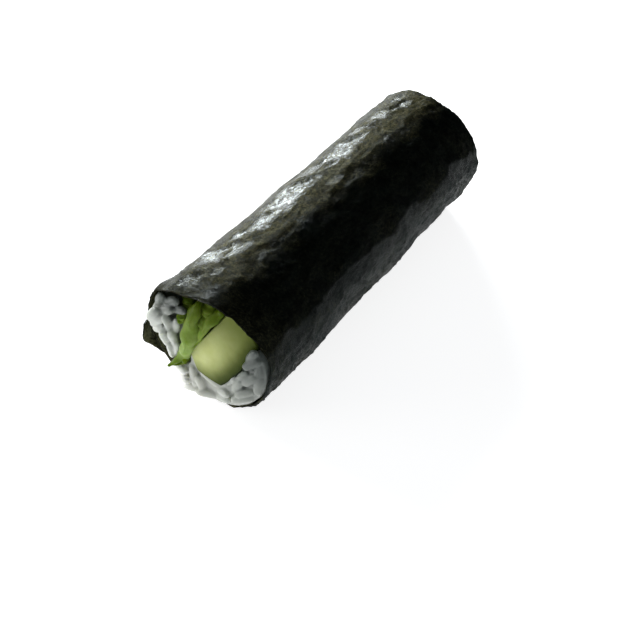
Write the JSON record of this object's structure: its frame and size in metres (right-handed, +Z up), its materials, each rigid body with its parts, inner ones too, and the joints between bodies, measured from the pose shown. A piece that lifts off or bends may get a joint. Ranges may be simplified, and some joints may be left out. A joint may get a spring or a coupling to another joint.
{
  "type": "hand roll",
  "caption": "Whole hand roll lying on its side: a seaweed sheet wound round rice, a cucumber stick and folded lettuce, all showing at both open ends.",
  "frame": {"origin": "middle of the underside: the centre of the bounding box, on the surface that the roll lies on", "axes": "+X along the roll from its shown front end to its rear end, +Z up; seen from the front end, the cucumber is to the right, toward -Y"},
  "size_m": [0.1108, 0.04, 0.0376],
  "materials": {
    "nori": "thin pressed seaweed, near-black green, crinkled and glossy",
    "rice": "cooked white rice, moist and slightly translucent",
    "cucumber": "wet cut flesh, pale yellow-green, with a dark green skin side",
    "lettuce": "moist leaf, bright green"
  },
  "bodies": {
    "root": {"nori": "nori", "rice": "rice", "cucumber": "cucumber", "lettuce_leaf": "lettuce", "lettuce_scrap": "lettuce"}
  },
  "joints": []
}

-----

• [REQUIRED TASK]:
Word for word, write out the data.

• [FULL ANSWER]:
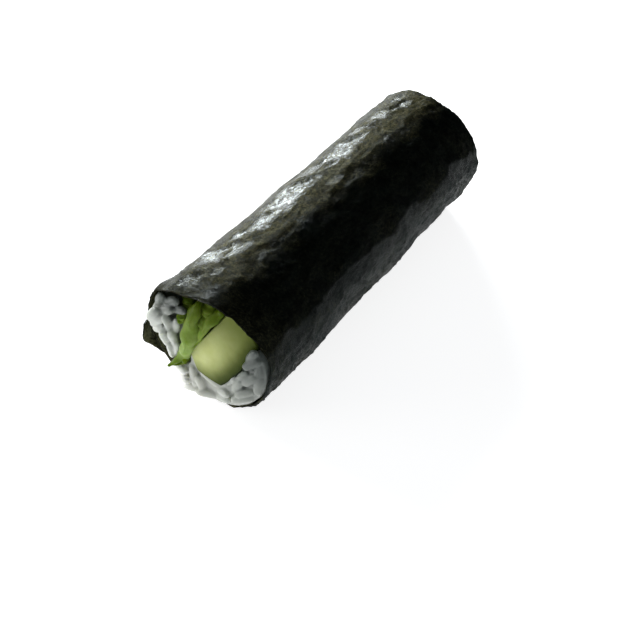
Write the JSON record of this object's structure: its frame and size in metres (right-handed, +Z up), its materials, each rigid body with its parts, inner ones too, and the joints between bodies, measured from the pose shown. A piece that lifts off or bends may get a joint. Ranges may be simplified, and some joints may be left out. A joint may get a spring or a coupling to another joint.
{
  "type": "hand roll",
  "caption": "Whole hand roll lying on its side: a seaweed sheet wound round rice, a cucumber stick and folded lettuce, all showing at both open ends.",
  "frame": {"origin": "middle of the underside: the centre of the bounding box, on the surface that the roll lies on", "axes": "+X along the roll from its shown front end to its rear end, +Z up; seen from the front end, the cucumber is to the right, toward -Y"},
  "size_m": [0.1108, 0.04, 0.0376],
  "materials": {
    "nori": "thin pressed seaweed, near-black green, crinkled and glossy",
    "rice": "cooked white rice, moist and slightly translucent",
    "cucumber": "wet cut flesh, pale yellow-green, with a dark green skin side",
    "lettuce": "moist leaf, bright green"
  },
  "bodies": {
    "root": {"nori": "nori", "rice": "rice", "cucumber": "cucumber", "lettuce_leaf": "lettuce", "lettuce_scrap": "lettuce"}
  },
  "joints": []
}